Write out, word for word, the first line of the data below and every line after it through the one containing "with its collar".

>> Start INFORMATION SHOWN

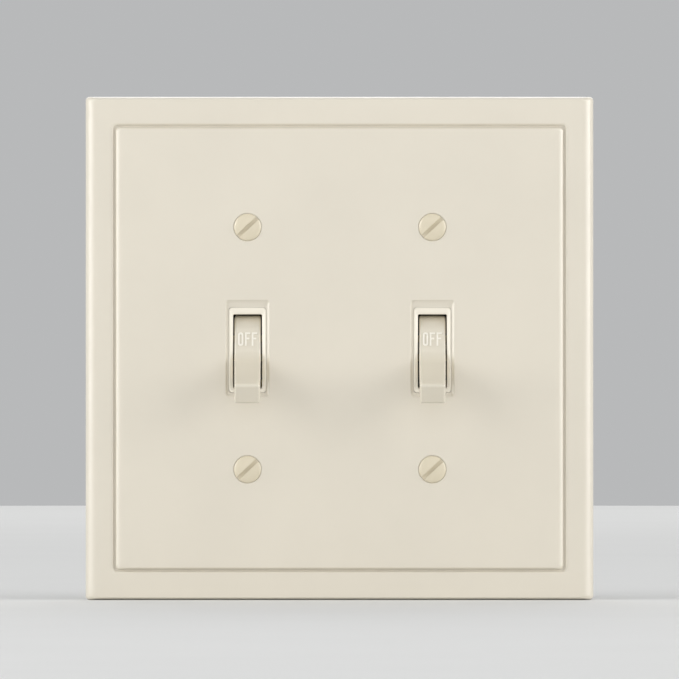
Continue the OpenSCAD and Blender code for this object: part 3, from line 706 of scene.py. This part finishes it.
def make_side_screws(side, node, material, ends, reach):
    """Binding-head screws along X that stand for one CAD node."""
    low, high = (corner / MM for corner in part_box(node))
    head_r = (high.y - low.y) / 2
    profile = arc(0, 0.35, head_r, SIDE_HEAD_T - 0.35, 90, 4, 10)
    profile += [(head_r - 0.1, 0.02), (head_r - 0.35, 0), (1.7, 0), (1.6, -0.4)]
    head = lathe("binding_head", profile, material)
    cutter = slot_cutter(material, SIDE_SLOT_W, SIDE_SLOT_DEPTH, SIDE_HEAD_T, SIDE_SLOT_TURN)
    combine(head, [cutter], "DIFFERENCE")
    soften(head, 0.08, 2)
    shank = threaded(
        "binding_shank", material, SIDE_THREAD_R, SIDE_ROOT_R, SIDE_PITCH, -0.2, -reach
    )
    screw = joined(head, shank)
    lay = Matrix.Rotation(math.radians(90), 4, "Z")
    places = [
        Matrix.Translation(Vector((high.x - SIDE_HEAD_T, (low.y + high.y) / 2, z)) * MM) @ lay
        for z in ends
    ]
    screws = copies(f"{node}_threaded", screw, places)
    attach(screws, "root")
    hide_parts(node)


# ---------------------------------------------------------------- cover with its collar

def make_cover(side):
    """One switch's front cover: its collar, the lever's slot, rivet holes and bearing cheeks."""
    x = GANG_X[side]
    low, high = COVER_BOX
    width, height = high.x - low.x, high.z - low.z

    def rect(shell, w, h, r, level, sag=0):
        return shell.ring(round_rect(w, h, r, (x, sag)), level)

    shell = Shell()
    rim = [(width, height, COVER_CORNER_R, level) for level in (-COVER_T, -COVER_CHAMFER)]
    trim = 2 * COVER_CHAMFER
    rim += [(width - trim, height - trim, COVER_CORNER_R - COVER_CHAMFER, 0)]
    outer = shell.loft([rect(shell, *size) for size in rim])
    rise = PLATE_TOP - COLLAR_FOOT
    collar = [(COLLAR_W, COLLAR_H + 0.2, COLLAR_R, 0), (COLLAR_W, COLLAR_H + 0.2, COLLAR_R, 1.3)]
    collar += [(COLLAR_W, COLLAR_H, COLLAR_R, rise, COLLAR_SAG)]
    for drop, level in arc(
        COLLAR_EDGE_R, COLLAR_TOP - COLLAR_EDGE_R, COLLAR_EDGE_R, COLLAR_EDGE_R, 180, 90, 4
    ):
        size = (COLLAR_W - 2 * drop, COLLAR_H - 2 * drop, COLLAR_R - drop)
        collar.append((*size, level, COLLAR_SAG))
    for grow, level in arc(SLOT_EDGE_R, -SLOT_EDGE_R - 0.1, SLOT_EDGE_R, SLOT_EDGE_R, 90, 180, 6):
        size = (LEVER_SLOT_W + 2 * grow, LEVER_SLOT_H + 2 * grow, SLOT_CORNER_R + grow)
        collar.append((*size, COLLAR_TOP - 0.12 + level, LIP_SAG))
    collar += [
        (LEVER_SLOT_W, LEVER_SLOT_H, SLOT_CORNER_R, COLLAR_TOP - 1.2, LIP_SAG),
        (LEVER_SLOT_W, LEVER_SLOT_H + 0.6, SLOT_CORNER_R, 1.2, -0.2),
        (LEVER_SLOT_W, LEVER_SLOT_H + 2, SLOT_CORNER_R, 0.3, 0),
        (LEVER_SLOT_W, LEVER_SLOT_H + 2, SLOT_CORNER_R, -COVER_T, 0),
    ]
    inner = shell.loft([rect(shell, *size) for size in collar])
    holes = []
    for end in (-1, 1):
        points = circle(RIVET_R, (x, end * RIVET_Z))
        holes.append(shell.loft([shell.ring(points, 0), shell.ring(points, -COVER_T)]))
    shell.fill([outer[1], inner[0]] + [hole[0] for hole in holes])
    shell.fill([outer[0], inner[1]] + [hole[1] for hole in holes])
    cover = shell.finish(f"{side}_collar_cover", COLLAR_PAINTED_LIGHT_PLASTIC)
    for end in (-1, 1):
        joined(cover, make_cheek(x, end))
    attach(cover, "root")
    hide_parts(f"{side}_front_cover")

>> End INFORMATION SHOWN

**RESULT FOR THIS EXERCISE**
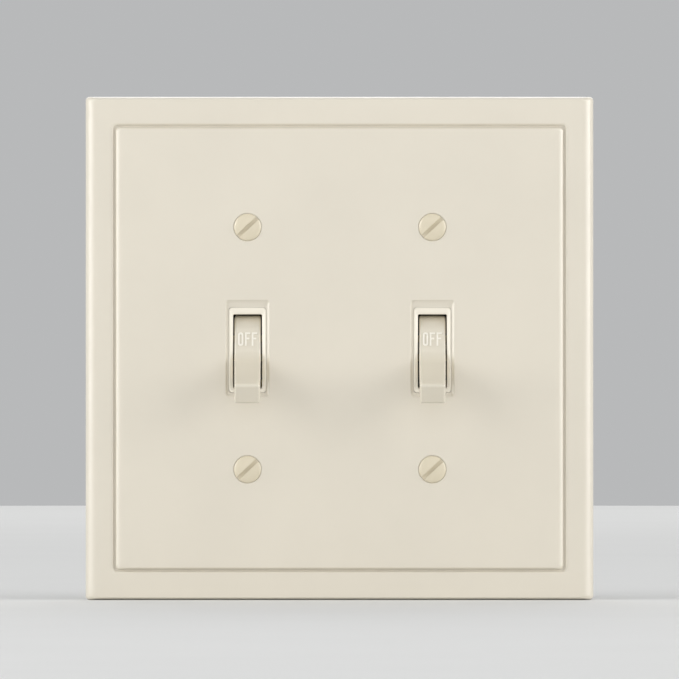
Continue the OpenSCAD and Blender code for this object: part 3, from line 706 of scene.py. This part finishes it.
def make_side_screws(side, node, material, ends, reach):
    """Binding-head screws along X that stand for one CAD node."""
    low, high = (corner / MM for corner in part_box(node))
    head_r = (high.y - low.y) / 2
    profile = arc(0, 0.35, head_r, SIDE_HEAD_T - 0.35, 90, 4, 10)
    profile += [(head_r - 0.1, 0.02), (head_r - 0.35, 0), (1.7, 0), (1.6, -0.4)]
    head = lathe("binding_head", profile, material)
    cutter = slot_cutter(material, SIDE_SLOT_W, SIDE_SLOT_DEPTH, SIDE_HEAD_T, SIDE_SLOT_TURN)
    combine(head, [cutter], "DIFFERENCE")
    soften(head, 0.08, 2)
    shank = threaded(
        "binding_shank", material, SIDE_THREAD_R, SIDE_ROOT_R, SIDE_PITCH, -0.2, -reach
    )
    screw = joined(head, shank)
    lay = Matrix.Rotation(math.radians(90), 4, "Z")
    places = [
        Matrix.Translation(Vector((high.x - SIDE_HEAD_T, (low.y + high.y) / 2, z)) * MM) @ lay
        for z in ends
    ]
    screws = copies(f"{node}_threaded", screw, places)
    attach(screws, "root")
    hide_parts(node)


# ---------------------------------------------------------------- cover with its collar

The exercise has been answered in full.